The opposite is also true. A provider can move a large volume of freight, but if exceptions are handled slowly, inconsistently, or reactively, the customer experiences friction instead of confidence.

That is why exception management is not just an operating issue. It is a relationship issue. It is a retention issue. It is a commercial issue.

What strong exception management actually signals

Strong exception management signals something deeper than responsiveness.

It signals that a provider is built to operate in reality.

It suggests the company understands that logistics is not only about transportation execution, but about managing the decisions, communications, and consequences surrounding the shipment as conditions change.

It reflects cross-functional discipline.
It reflects ownership.
It reflects the ability to turn information into action.
It reflects whether a company is organized as a true service model or as a collection of disconnected activities.

That is where the industry is separating.

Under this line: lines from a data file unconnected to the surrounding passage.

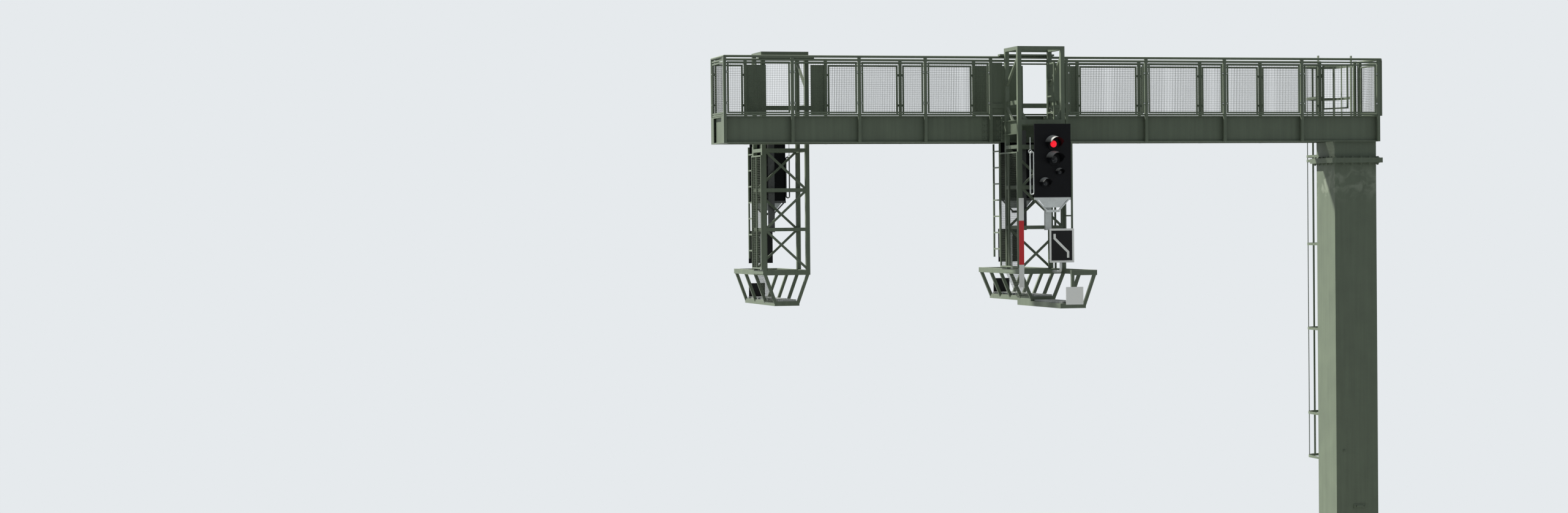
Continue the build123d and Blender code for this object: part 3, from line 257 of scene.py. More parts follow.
def swept(profile, paths, up, closed=False):
    """Profile (x, y) carried along each path p(t): p + x m s + y u, with s = up x p', u = p' x s,
    and m = 1 / cos(half the bend), which keeps the width round a mitred corner."""
    paths = np.asarray(paths, float)
    paths = paths[None] if paths.ndim == 2 else paths
    ahead = unit(np.roll(paths, -1, 1) - paths + TINY)
    behind = np.roll(ahead, 1, 1)
    if not closed:
        ahead[:, -1] = behind[:, -1]
        behind[:, 0] = ahead[:, 0]
    tangent = unit(ahead + behind)
    mitre = 1 / np.sum(tangent * ahead, -1)[:, :, None, None]
    side = unit(np.cross(np.asarray(up, float), tangent))
    above = np.cross(tangent, side)
    across = profile[:, 0, None] * side[:, :, None] * mitre
    return skin(paths[:, :, None] + across + profile[:, 1, None] * above[:, :, None], closed)


def turned(centres, axis, radii, heights, sides):
    """Turned shape at each centre c: c + h a + r (cos v e + sin v f), r and h running along its outline."""
    axis = unit(np.asarray(axis, float))
    first = unit(np.cross(axis, OFF_AXIS))
    second = np.cross(axis, first)
    round_about = polygon(sides, 1.0) @ np.stack((first, second))
    along = np.asarray(heights, float)[:, None, None] * axis
    outline = along + np.asarray(radii, float)[:, None, None] * round_about
    return skin(np.atleast_2d(np.asarray(centres, float))[:, None, None] + outline)


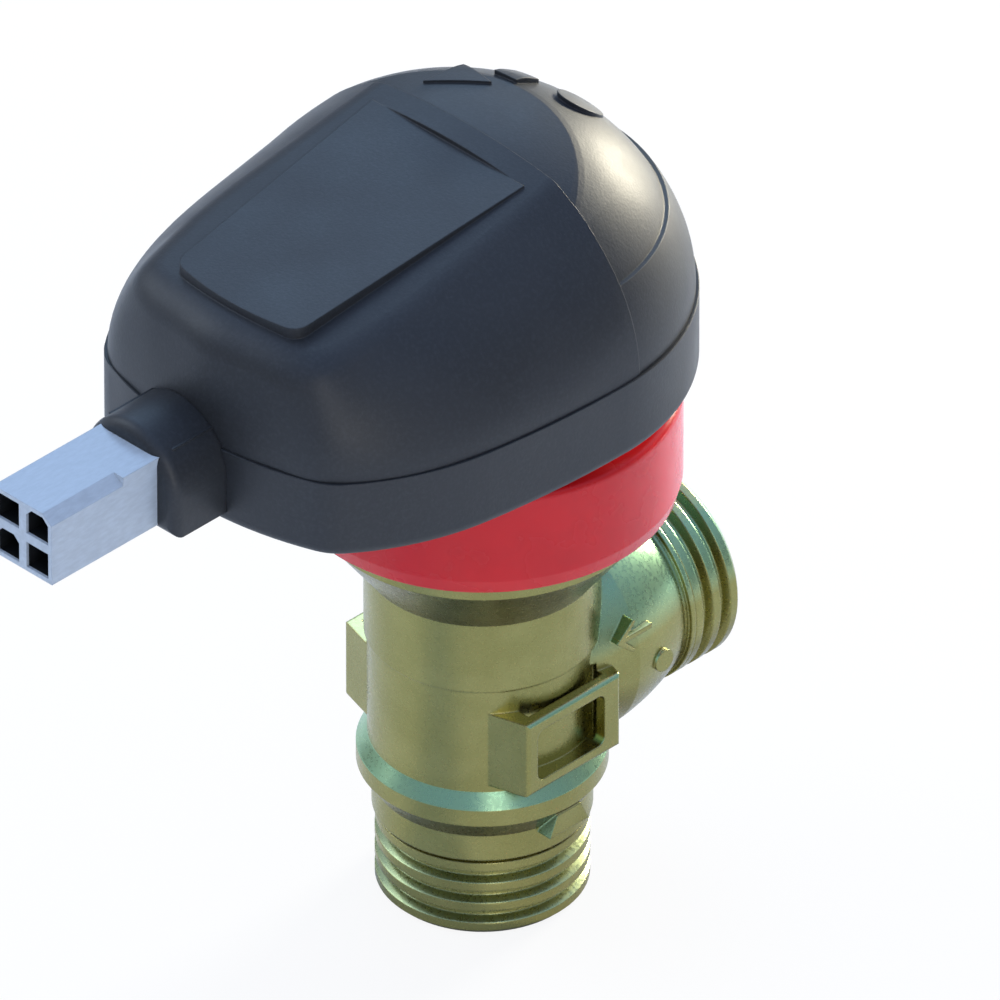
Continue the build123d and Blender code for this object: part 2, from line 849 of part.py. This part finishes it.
def plug_cell(x, z, cornered):
    half_x = cell_width / 2
    half_z = cell_height / 2
    cell = block(x - half_x, x + half_x, plug_end_y - 1, plug_end_y + cell_depth, z - half_z, z + half_z)
    if cornered:
        tops = cell.edges().filter_by(Axis.Y).sort_by(Axis.Z)[-2:]
        cell = chamfer(tops, cell_corner)
    return cell


def cell_places():
    places = []
    for column in (-1, 1):
        for row in (-1, 1):
            x = plug_x + column * cell_pitch_x / 2
            z = plug_z + row * cell_pitch_z / 2
            places.append((x, z, column == row))
    return places


def plug_housing():
    plug = plug_box(0)
    right = plug_x + plug_width / 2
    top = plug_z + plug_height / 2
    corners = [(right - plug_step_x, top), (right, top - plug_step_z), (right + 1, top + 1)]
    wedge = extrude(Plane.XZ * make_face(Polyline(*corners, close=True)), -plug_step_length)
    plug -= Pos(0, plug_end_y, 0) * wedge
    for x, z, cornered in cell_places():
        plug -= plug_cell(x, z, cornered)
        plug -= Pos(x, plug_back_y, z) * Rot(90, 0, 0) * Cylinder(lead_r + terminal_wall, 99, align=CENTRED_LOW)
    return plug


def plug_terminals():
    pins = []
    for x, z, cornered in cell_places():
        floor_y = plug_end_y + cell_depth
        place = Pos(x, floor_y - terminal_length, z) * Rot(-90, 0, 0)
        pin = Cylinder(terminal_r, terminal_length, align=CENTRED_LOW)
        pin -= Cylinder(terminal_r - terminal_wall, terminal_length - 2, align=CENTRED_LOW)
        tail = Pos(x, floor_y - 2, z) * Rot(-90, 0, 0) * Cylinder(lead_r, 4, align=CENTRED_LOW)
        pins.append((place * pin + tail).solid())
    return Compound(pins)


def involute(angle):
    return math.tan(angle) - angle


def gear_face_outline(teeth, module, phase_deg):
    pitch_r = teeth * module / 2
    pressure = math.radians(gear_angle)
    base_r = pitch_r * math.cos(pressure)
    tip_r = pitch_r + addendum * module
    root_r = pitch_r - dedendum * module
    pitch_half = (math.pi / 2 - backlash / module) / teeth
    points = []
    radii = [root_r, max(base_r, root_r + 0.05), pitch_r, tip_r]
    for tooth in range(teeth):
        middle = math.radians(phase_deg) + tooth * 2 * math.pi / teeth
        flank_angles = []
        for radius in radii:
            working = math.acos(min(1, base_r / radius))
            flank_angles.append(pitch_half + involute(pressure) - involute(working))
        for radius, angle in zip(radii, flank_angles):
            points.append((radius * math.cos(middle - angle), radius * math.sin(middle - angle)))
        for radius, angle in zip(reversed(radii), reversed(flank_angles)):
            points.append((radius * math.cos(middle + angle), radius * math.sin(middle + angle)))
    return make_face(Polyline(*points, close=True))


def spur_gear(teeth, module, phase_deg, z, at=(0.0, 0.0)):
    return Pos(at[0], at[1], z) * extrude(gear_face_outline(teeth, module, phase_deg), gear_face)


def polar(centre, radius, angle_deg):
    angle = math.radians(angle_deg)
    return (centre[0] + radius * math.cos(angle), centre[1] + radius * math.sin(angle))


def second_gear_at():
    return polar((0, 0), (teeth_out + teeth_pinion) * module_out / 2, second_gear_deg)


def first_gear_at():
    return polar(second_gear_at(), (teeth_mid + teeth_pinion) * module_mid / 2, first_gear_deg)


def motor_at():
    return polar(first_gear_at(), (teeth_in + teeth_pinion) * module_in / 2, motor_deg)


def gap_phase(teeth, towards_deg):
    return towards_deg + 180 + 180 / teeth


def compound_gear(at, wheel, wheel_module, wheel_deg, wheel_z, pinion_module, pinion_deg, pinion_z):
    big = spur_gear(wheel, wheel_module, wheel_deg, wheel_z, at)
    small = spur_gear(teeth_pinion, pinion_module, gap_phase(teeth_pinion, pinion_deg), pinion_z, at)
    hub = disc(hub_r, min(wheel_z, pinion_z), max(wheel_z, pinion_z) + gear_face, at)
    return big + small + hub - disc(axle_r + fit_gap, floor_z, plate_z, at)


def second_gear():
    at = second_gear_at()
    return compound_gear(at, teeth_mid, module_mid, first_gear_deg, gear_high_z, module_out, second_gear_deg, gear_low_z)


def first_gear():
    at = first_gear_at()
    return compound_gear(at, teeth_in, module_in, motor_deg, gear_low_z, module_mid, first_gear_deg, gear_high_z)


def motor_pinion():
    at = motor_at()
    pinion = spur_gear(teeth_pinion, module_in, gap_phase(teeth_pinion, motor_deg), gear_low_z, at)
    shaft_top = plate_z + plate_thick + motor_length / 2
    return pinion + disc(motor_shaft_r, gear_low_z, shaft_top, at)


def output_gear():
    gear = spur_gear(teeth_out, module_out, second_gear_deg, gear_low_z)
    gear += disc(sleeve_r, sleeve_bottom_z, gear_low_z)
    gear += disc(cam_shaft_r, gear_low_z, cam_shaft_top_z)
    rim_r = teeth_out * module_out / 2 - rim_width
    gear -= tube(rim_r, sleeve_r, gear_low_z + gear_face - web_sink, gear_low_z + gear_face)
    side = square_side / 2 + tang_play
    return gear - block(-side, side, -side, side, sleeve_bottom_z - 1, stem_top_z + tang_play)


def gear_axles():
    pins = []
    for at in (second_gear_at(), first_gear_at()):
        pins.append(disc(axle_r, floor_z - wall / 2, plate_z + plate_thick, at))
    return Compound(pins)


def output_bush():
    bush = tube(bush_r, sleeve_r + fit_gap, body_top_z, body_top_z + neck_floor)
    flange_z = body_top_z + neck_floor
    return bush + tube(bush_flange_r, sleeve_r + fit_gap, flange_z, flange_z + bush_flange)


def gear_plate():
    plate = Pos(0, 0, plate_z) * extrude(plan_face(-wall - plate_play), plate_thick)
    for at in screw_posts:
        plate -= disc(screw_post_r + plate_play, plate_z - 1, parting_z, at)
    for at in plate_posts:
        plate -= disc(plate_screw_r, plate_z - 1, parting_z, at)
    for at in (second_gear_at(), first_gear_at()):
        plate -= disc(axle_r, plate_z - 1, parting_z, at)
    plate -= disc(motor_boss_r, plate_z - 1, parting_z, motor_at())
    plate -= disc(cam_shaft_r + fit_gap, plate_z - 1, parting_z)
    reach = plug_box(surround_sleeve + plate_play)
    return plate - reach


def plate_screws():
    screws = []
    top = plate_z + plate_thick
    for at in plate_posts:
        shank = disc(plate_screw_r, top - plate_screw_length + plate_play, top, at)
        head = disc(plate_screw_head_r, top, top + plate_screw_head, at)
        screws.append((shank + head).solid())
    return Compound(screws)


def motor():
    at = motor_at()
    top = plate_z + plate_thick
    can = disc(motor_r, top, top + motor_length, at)
    can = fillet(can.edges().sort_by(Axis.Z)[-1:], 0.8)
    can += disc(motor_boss_r, plate_z, top, at)
    return can - disc(motor_shaft_r + fit_gap, plate_z - 1, top + motor_length / 2 + fit_gap, at)


def position_cam():
    cam = disc(cam_low_r, cam_z, cam_z + cam_thick)
    cam += sector(cam_low_r - 1, cam_r, cam_z, cam_z + cam_thick, 90, cam_lobe_deg)
    return cam - disc(cam_shaft_r, cam_z - 1, cam_z + cam_thick + 1)


def limit_switches():
    length, depth, height = switch_size
    low = plate_z + plate_thick
    switches = []
    for side in (-1, 1):
        x = side * (length / 2 + plate_play)
        case = block(x - length / 2, x + length / 2, switch_y, switch_y + depth, low, low + height)
        button_z = cam_z + cam_thick / 2
        button = Pos(x * 0.4, switch_y, button_z) * Rot(90, 0, 0) * Cylinder(switch_button_r, 0.5, align=CENTRED_LOW)
        switches.append((case + button).solid())
    return Compound(switches)


def circuit_board():
    x0, y0 = board_corner
    x1, y1 = board_far
    board = block(x0, x1, y0, y1, board_z, board_z + board_thick)
    room = Pos(0, 0, board_z) * extrude(plan_face(-wall - board_play), board_thick)
    board = board & room
    for at in screw_posts:
        board -= disc(screw_post_r + plate_play, board_z - 1, board_z + board_thick + 1, at)
    return board


def board_posts():
    posts = []
    for at in board_posts_at:
        posts.append(disc(board_post_r, plate_z + plate_thick, board_z, at))
    return Compound(posts)


def board_parts():
    top = board_z + board_thick
    pieces = []
    for size, at in ((connector_size, connector_at), (chip_size, chip_at)):
        pieces.append(Pos(at[0], at[1], top) * Box(*size, align=CENTRED_LOW))
    barrel = Rot(0, 90, 0) * Cylinder(capacitor_r, capacitor_length)
    pieces.append((Pos(capacitor_at[0], capacitor_at[1], top + capacitor_r) * barrel).solid())
    return Compound([piece.solid() for piece in pieces])


def main():
    save("valve_body", valve_body())
    save("lower_seat", lower_seat())
    save("side_seat", side_seat())
    save("seat_retainer", seat_retainer())
    save("valve_ball", valve_ball())
    save("valve_stem", valve_stem())
    save("stem_thrust_washer", stem_thrust_washer())
    save("stem_seals", stem_seals())
    save("valve_bonnet", valve_bonnet())
    save("bonnet_seal", bonnet_seal())
    save("coupling_ring", coupling_ring())
    save("ring_retainer", ring_retainer())
    save("base_shell", base_shell())
    save("top_cover", top_cover())
    save("shell_seal", shell_seal())
    save("housing_screws", housing_screws())
    save("plug_surround", plug_surround())
    save("plug_housing", plug_housing())
    save("plug_terminals", plug_terminals())
    save("gear_plate", gear_plate())
    save("plate_screws", plate_screws())
    save("motor", motor())
    save("motor_pinion", motor_pinion())
    save("first_gear", first_gear())
    save("second_gear", second_gear())
    save("output_gear", output_gear())
    save("gear_axles", gear_axles())
    save("output_bush", output_bush())
    save("position_cam", position_cam())
    save("limit_switches", limit_switches())
    save("circuit_board", circuit_board())
    save("board_posts", board_posts())
    save("board_parts", board_parts())


main()
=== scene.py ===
import math

import bpy
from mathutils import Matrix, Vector


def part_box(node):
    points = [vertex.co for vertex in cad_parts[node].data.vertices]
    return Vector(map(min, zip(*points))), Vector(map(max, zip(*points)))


# Looks for the electronic control valve. Lengths are in metres unless a name ends in _mm.
MM = 0.001

# Camera: the photograph is close to parallel, so the lens is very long
AIM = Vector((1.525, 1.525, 55.9)) * MM
VIEW_WIDTH = 121.85 * MM
HALF_ANGLE = math.radians(0.7)
SENSOR_MM = 36.0
TOWARDS_CAMERA = Vector((1, -1, 1)).normalized()

# Light
FLOOR_SIZE = 8.0
SKY = (0.50, 0.72, 1.20)
HORIZON = (0.40, 0.41, 0.43)
HORIZON_BAND = (0.46, 0.56)
GROUND = (0.16, 0.15, 0.13)
WORLD_STRENGTH = 0.85
# Each soft box: name, place, size, watts, colour
SOFT_BOXES = (
    ("rear_box", (-0.10, 0.95, 0.26), (0.30, 0.24), 14.0, (1.0, 0.93, 0.74)),
    ("sky_box", (-0.62, 0.55, 0.75), (0.5, 0.5), 2.2, (0.45, 0.70, 1.0)),
    ("left_box", (-0.7, -0.35, 0.6), (0.6, 0.6), 2.5, (0.80, 0.90, 1.0)),
    ("front_box", (0.8, -0.5, 0.35), (0.3, 0.7), 1.5, (1.0, 0.98, 0.95)),
)
FLOOR_WHITE = 0.93
FLOOR_GLOW_SHARE = 0.9

# Materials: the middle stretch of a noise's values, where nearly all of them lie
NOISE_MIDDLE = (0.3, 0.7)
BEVEL_SAMPLES = 6
# A material's second tone, as a factor of its first
DEEPER = 0.8
PALER = 1.3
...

Legacy providers often remain transaction-oriented. They execute the shipment, pass along the update, and react once the issue is visible to everyone else.

Modern providers are expected to do more. They are expected to manage the operating environment around the shipment, not just the shipment itself.

That shift is not cosmetic. It changes what customers value and how logistics partners should be evaluated.

The future belongs to providers built for variability

The logistics industry has spent years improving movement, speed, and visibility. Those things matter. They always will.

But the market is moving toward a more important question:

Who is actually built to manage change well?

As supply chains become more connected, more time-sensitive, and more dependent on accurate coordination across functions, the answer to that question matters more than ever.

The providers that create the most value will not be the ones that simply execute shipments under normal conditions. They will be the ones built to manage exceptions without allowing disruption to become disorder.

That is the higher standard.

Because in modern logistics, the real product is not movement alone.

It is control under changing conditions.